Under this record we must presume that appellee had complied with the obligations imposed upon him in the contract by the drilling and completion of a well to the depth required. The consideration to be paid by appellants for the drilling of the well was the conveyance to appellee of the oil and gas rights in the land involved in this controversy, which was due on appellee's compliance with the contract, and was to be paid by the delivery to him by the bank in Wichita county, Tex., of Mrs. Henderson's lease to the land. Appellants breached the only provision of the contract remaining for them to perform by their failure and refusal to place the lease contract in escrow in the bank. The contract provided that they should do this, and authorized the bank to deliver it to appellee upon his performance. Hence they had agreed in writing to deliver the lease and pay the consideration passing from them to appellee in Wichita county.

The testimony is also sufficient to warrant a finding that John Henderson, as the agent of Mrs.
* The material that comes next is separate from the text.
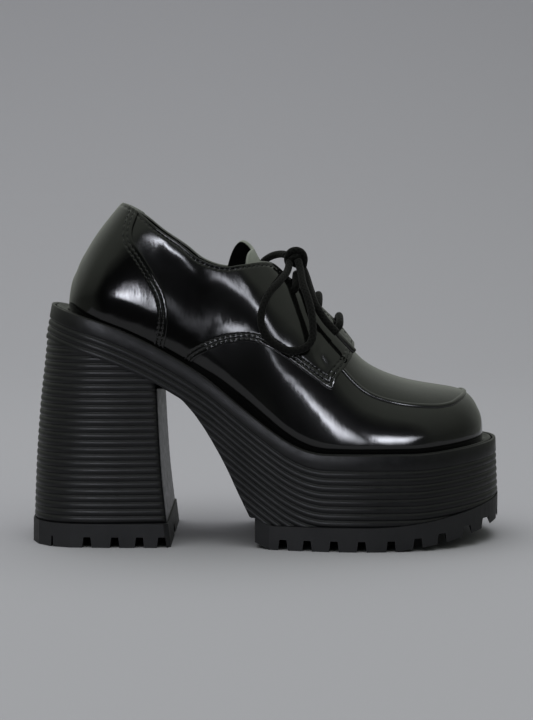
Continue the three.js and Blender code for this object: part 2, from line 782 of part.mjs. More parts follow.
function makeSoleUnit() {
  const inside = rimWell(-lipWidth).intersect(layer(deck, () => overhead));
  return platformBody().add(heelBody()).subtract(inside);
}

function makeWelt() {
  const low = (x) => deck(x) + clearance;
  const high = (x) => deck(x) + weltHeight;
  const bead = rimWell(-lipWidth - weltGroove).intersect(layer(low, high));
  return bead.subtract(lastSolid(2 * overlay + clearance));
}

// A groove between two lugs: wide at the floor, with its middle pushed towards the toe.
function lugGroove(x, low, gap) {
  const reach = ballWidth;
  const section = (z, width) => [
    new THREE.Vector3(x - width / 2, -reach, z),
    new THREE.Vector3(x + width / 2, -reach, z),
    new THREE.Vector3(x + width / 2 + lugSkew, 0, z),
    new THREE.Vector3(x + width / 2, reach, z),
    new THREE.Vector3(x - width / 2, reach, z),
    new THREE.Vector3(x - width / 2 + lugSkew, 0, z),
  ];
  const below = margin;
  const slope = (gap * lugTaper) / lugDepth;
  const rings = [
    section(low - below, gap + below * slope),
    section(low + lugDepth, gap - lugDepth * slope),
  ];
  const positions = rings.flat().flatMap((point) => [point.x, point.y, point.z]);
  const index = [];
  for (let i = 0; i < 6; i += 1) {
    const next = (i + 1) % 6;
    index.push(i, next, next + 6, i, next + 6, i + 6);
  }
  for (const [a, b, c] of [[0, 1, 2], [0, 2, 5], [5, 2, 3], [5, 3, 4]]) {
    index.push(a, c, b, a + 6, b + 6, c + 6);
  }
  const geometry = new THREE.BufferGeometry();
  geometry.setAttribute('position', new THREE.Float32BufferAttribute(positions, 3));
  geometry.setIndex(index);
  return toSolid(geometry);
}

function makeForefootTread() {
  const side = sideLedge + treadProud + sideFlare * (platformHeight - treadHeight);
  const half = (x) => roundedHalf(x, tableHalf(x) + side, rimBack, shoeLength / 2);
  const places = easedPlaces(2 * forefootTreadBack - shoeLength / 2, shoeLength / 2, 56)
    .filter((x) => x > forefootTreadBack);
  const outline = [forefootTreadBack, ...places];
  const near = outline.map((x, i) => [x, bend(x) - half(x) + (i === 0 ? treadCorner : 0)]);
  const far = outline.slice(0, -1).map((x, i) => [x, bend(x) + half(x) - (i === 0 ? treadCorner : 0)]);
  const plan = planSolid([...near, ...far.reverse()], -margin, overhead);
  const slab = sideSolid([
    ...treadPlaces.map((x) => [x, treadLift(x)]),
    ...treadPlaces.map((x) => [x, treadTop(x)]).reverse(),
  ]);
  let tread = plan.intersect(slab);
  for (const share of forefootGrooves) {
    tread = tread.subtract(lugGroove(share * shoeLength, treadLift(share * shoeLength), lugGap));
  }
  return tread.subtract(lugGroove(forefootSlit * shoeLength, treadLift(forefootSlit * shoeLength), slitGap));
}

function makeHeelTread() {
  const proud = treadProud / 2;
  let tread = ladderLoft([heelRing(0, proud, proud), heelRing(treadHeight, proud, proud)]);
  for (const share of heelGrooves) {
    tread = tread.subtract(lugGroove(share * shoeLength, 0, lugGap));
  }
  return tread.subtract(lugGroove(heelSlit * shoeLength, 0, slitGap));
}

// Lace

function cordSolid(points, diameter, steps) {
  const path = new THREE.CatmullRomCurve3(points.map((point) => new THREE.Vector3(...point)));
  const section = new THREE.Shape();
  const sides = 8;
  for (let i = 0; i < sides; i += 1) {
    const angle = (2 * Math.PI * i) / sides;
    const x = (diameter / 2) * Math.cos(angle);
    const y = (diameter / 2) * Math.sin(angle);
    if (i === 0) section.moveTo(x, y);
    else section.lineTo(x, y);
  }
  return toSolid(new THREE.ExtrudeGeometry(section, { steps, extrudePath: path, bevelEnabled: false }));
}

// The lace between a pair of eyelets, lying on the facings.
function makeBar({ at, barLift }) {
  const x = at * shoeLength;
  const measures = lastMeasures(facingReach, crownHeight);
  const lift = laceDiameter / 2 + barLift;
  const reach = throatWidth / 2 + eyeletInset;
  const points = [-1, -0.6, -0.3, 0, 0.3, 0.6, 1].map((across) => {
    const y = bend(x) + across * reach;
    const place = new THREE.Vector3(x, y, surfaceHeight(measures, x, y));
    return place.addScaledVector(outwardAt(measures, x, y), lift).toArray();
  });
  return cordSolid(points, laceDiameter, 8);
}

function makeKnot() {
  const geometry = new THREE.SphereGeometry(1, 9, 7);
  geometry.scale(knotWidth / 2, knotWidth / 2, knotHeight / 2);
  geometry.translate(...knotPlace);
  return toSolid(geometry);
}

// The tip goes on straight from the end of its lace.
function makeAglet(points) {
  const end = new THREE.Vector3(...points[points.length - 1]);
  const along = end.clone().sub(new THREE.Vector3(...points[points.length - 2])).normalize();
  const geometry = new THREE.CylinderGeometry(agletDiameter / 2, agletDiameter / 2, agletLength, 8);
  geometry.applyQuaternion(new THREE.Quaternion().setFromUnitVectors(THREE.Object3D.DEFAULT_UP, along));
  const middle = end.addScaledVector(along, clearance + agletLength / 2);
  geometry.translate(middle.x, middle.y, middle.z);
  return toSolid(geometry);
}

// Assembly

const leather = new THREE.MeshStandardMaterial({ color: 0x0d0e0c, roughness: 0.22, metalness: 0 });
const lining = new THREE.MeshStandardMaterial({ color: 0x15151a, roughness: 0.8, metalness: 0 });
const rubber = new THREE.MeshStandardMaterial({ color: 0x1c1c1e, roughness: 0.5, metalness: 0 });
const treadRubber = new THREE.MeshStandardMaterial({ color: 0x202022, roughness: 0.65, metalness: 0 });
const agletPlastic = new THREE.MeshStandardMaterial({ color: 0x1a1a1a, roughness: 0.4, metalness: 0 });
const laceCotton = new THREE.MeshStandardMaterial({ color: 0x101010, roughness: 0.9, metalness: 0 });

function piece(name, solid, material) {
  const mesh = new THREE.Mesh(toGeometry(solid), material);
  mesh.name = name;
  return mesh;
}

const shoe = new THREE.Group();
shoe.add(piece('sole_unit', makeSoleUnit(), rubber));
shoe.add(piece('forefoot_tread', makeForefootTread(), treadRubber));
shoe.add(piece('heel_tread', makeHeelTread(), treadRubber));
shoe.add(piece('welt', makeWelt(), rubber));
shoe.add(piece('insole', makeInsole(), lining));
shoe.add(piece('upper', makeUpper(), leather));
shoe.add(piece('tongue', makeTongue(), leather));
eyeletRows.forEach((row, i) => {
  shoe.add(piece(`lace_bar_${i + 1}`, makeBar(row), laceCotton));
});
shoe.add(piece('lace_knot', makeKnot(), laceCotton));
shoe.add(piece('lace_loop_outer', cordSolid(outerLoop, laceDiameter, 16), laceCotton));
shoe.add(piece('lace_loop_inner', cordSolid(innerLoop, laceDiameter, 16), laceCotton));
shoe.add(piece('lace_end_outer', cordSolid(outerEnd, laceDiameter, 7), laceCotton));
shoe.add(piece('lace_end_inner', cordSolid(innerEnd, laceDiameter, 7), laceCotton));
shoe.add(piece('aglet_outer', makeAglet(outerEnd), agletPlastic));
shoe.add(piece('aglet_inner', makeAglet(innerEnd), agletPlastic));

export default shoe;
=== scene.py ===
"""Looks of a heeled, laced oxford shoe on a ribbed platform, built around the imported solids.

Sizes are in millimetres here and become metres when a mesh is made. +X is the toe, +Z is up, and
the outer side of this right shoe faces -Y. The camera, the stage and the lights are in metres.
"""

import math

import bpy
import numpy as np
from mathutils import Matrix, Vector


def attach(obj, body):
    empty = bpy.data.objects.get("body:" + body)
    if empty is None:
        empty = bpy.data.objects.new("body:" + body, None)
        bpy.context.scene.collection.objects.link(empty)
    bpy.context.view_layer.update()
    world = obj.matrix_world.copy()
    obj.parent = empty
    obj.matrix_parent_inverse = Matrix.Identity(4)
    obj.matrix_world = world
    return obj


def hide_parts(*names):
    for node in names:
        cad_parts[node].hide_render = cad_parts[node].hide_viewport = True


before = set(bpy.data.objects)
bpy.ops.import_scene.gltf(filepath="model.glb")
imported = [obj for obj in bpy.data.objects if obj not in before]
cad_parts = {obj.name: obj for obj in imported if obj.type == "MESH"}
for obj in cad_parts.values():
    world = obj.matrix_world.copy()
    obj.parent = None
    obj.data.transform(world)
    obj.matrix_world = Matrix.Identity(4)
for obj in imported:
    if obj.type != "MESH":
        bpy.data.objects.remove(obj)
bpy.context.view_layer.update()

MM = 0.001

# Camera, fitted to the photo
CAMERA_PLACE = (0, -0.790, 0.1674)
CAMERA_PITCH = 4.9

camera_data = bpy.data.cameras.new("camera")
camera_data.lens = 70
camera_data.sensor_width = 36
camera = bpy.data.objects.new("camera", camera_data)
camera.location = CAMERA_PLACE
camera.rotation_euler = (math.radians(90 - CAMERA_PITCH), 0, 0)
bpy.context.scene.collection.objects.link(camera)
bpy.context.scene.camera = camera

# Sizes, as in the part's source, apart from the lace, which looks thicker in the photo
LENGTH = 264.0
BALL = 93.0
HEEL = 132.5
PLATFORM = 52.0
INSTEP = 92.0
WALL = 2.0
OVERLAY = 1.2
TAB_CURL = 2.4
TAB_CURL_LENGTH = 16.0
THROAT_WIDTH = 17.0
LIP_WIDTH = 1.8
LIP_HEIGHT = 1.6
WELT_GROOVE = 0.7
BAND = 8.0
RIB_PITCH = 3.8
RIB_DEPTH = 0.8
SLOPING_RIBS = 3
HEEL_FLARE = 0.19
SIDE_FLARE = 0.05
TREAD_HEIGHT = 13.0
CLEARANCE = 0.3
SIDE_LEDGE = 4.0
BACK_LEDGE = 12.0
FRONT_LEDGE = 7.4
LACE = 4.2

RIM_BACK = -0.4565 * LENGTH
RIM_FRONT = 0.494 * LENGTH
VAMP_BACK = RIM_BACK + BACK_LEDGE
VAMP_FRONT = RIM_FRONT - FRONT_LEDGE
HEEL_ROUND = -0.322 * LENGTH
TOE_ROUND = 0.28 * LENGTH
TREAD_BACK = -0.024 * LENGTH
TREAD_ROLL = 0.227 * LENGTH
THROAT_BACK = -0.06 * LENGTH
THROAT_FRONT = 0.152 * LENGTH
FACING_FRONT = 0.175 * LENGTH
EYELETS = (0.1425, 0.1025, 0.056)
EYELET_INSET = 6.5

RIM_ROWS = [
    (-0.4565, 1.0), (-0.405, 0.943), (-0.34, 0.878), (-0.27, 0.782), (-0.2, 0.66), (-0.13, 0.515),
    (-0.06, 0.33), (0.0, 0.175), (0.05, 0.066), (0.085, 0.018), (0.12, 0.0), (0.3, 0.0),
    (0.4, 0.025), (0.494, 0.056),
]
# at, half width, sideways bend
PLAN_ROWS = [
    (-0.322, 0.344, 0.016), (-0.21, 0.326, 0.01), (-0.13, 0.318, 0.0), (-0.057, 0.334, -0.008),
    (0.038, 0.388, -0.009), (0.133, 0.436, -0.005), (0.208, 0.452, 0.0), (0.284, 0.446, 0.009),
    (0.36, 0.436, 0.024), (0.466, 0.42, 0.05),
]
CROWN_ROWS = [
    (-0.411, 0.058), (-0.4085, 0.117), (-0.4045, 0.178), (-0.395, 0.247), (-0.386, 0.315),
    (-0.3735, 0.387), (-0.3605, 0.46), (-0.346, 0.534), (-0.3295, 0.609), (-0.313, 0.686),
    (-0.301, 0.74), (-0.265, 0.86), (-0.19, 1.04), (-0.114, 1.09), (-0.038, 1.08), (0.0, 1.045),
    (0.019, 1.012), (0.038, 0.985), (0.061, 0.968), (0.1, 0.898), (0.125, 0.826), (0.151, 0.732),
    (0.174, 0.628), (0.2, 0.536), (0.234, 0.471), (0.283, 0.415), (0.332, 0.378), (0.381, 0.342),
    (0.411, 0.318), (0.431, 0.285), (0.445, 0.24), (0.4545, 0.19), (0.462, 0.14), (0.466, 0.09),
]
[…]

Henderson, represented to appellee in Wichita county, Tex., that the lease and contract had been placed in escrow in the bank according to the terms of the agreement.

The appellate court will not reverse the ruling of the trial court on a plea of privilege, because the evidence preponderates against it; but, if the testimony is sufficient to raise an issue of fact as to the alleged grounds of venue, the judgment will not be disturbed. Ulrich v. Krueger (Tex.Civ.App.) 272 S.W. 824.

A written contract, providing that each party thereto should each deposit his check in the sum of $1,000, payable to the other party, in the Corsicana National Bank, to insure the performance of a contract, which was breached by one of them, authorized maintaining a suit against the party breaching in Navarro county, of which Corsicana is the county seat. Cecil v. Fox (Tex.Civ.App.) 208 S.W. 955. See, also, Gambrell v. Tatum (Tex.Civ.App.) 228 S.W. 287; Long et al. v. Martin (Tex.Civ.App.) 234 S.W. 91.

Finding no error in the record, the judgment is affirmed.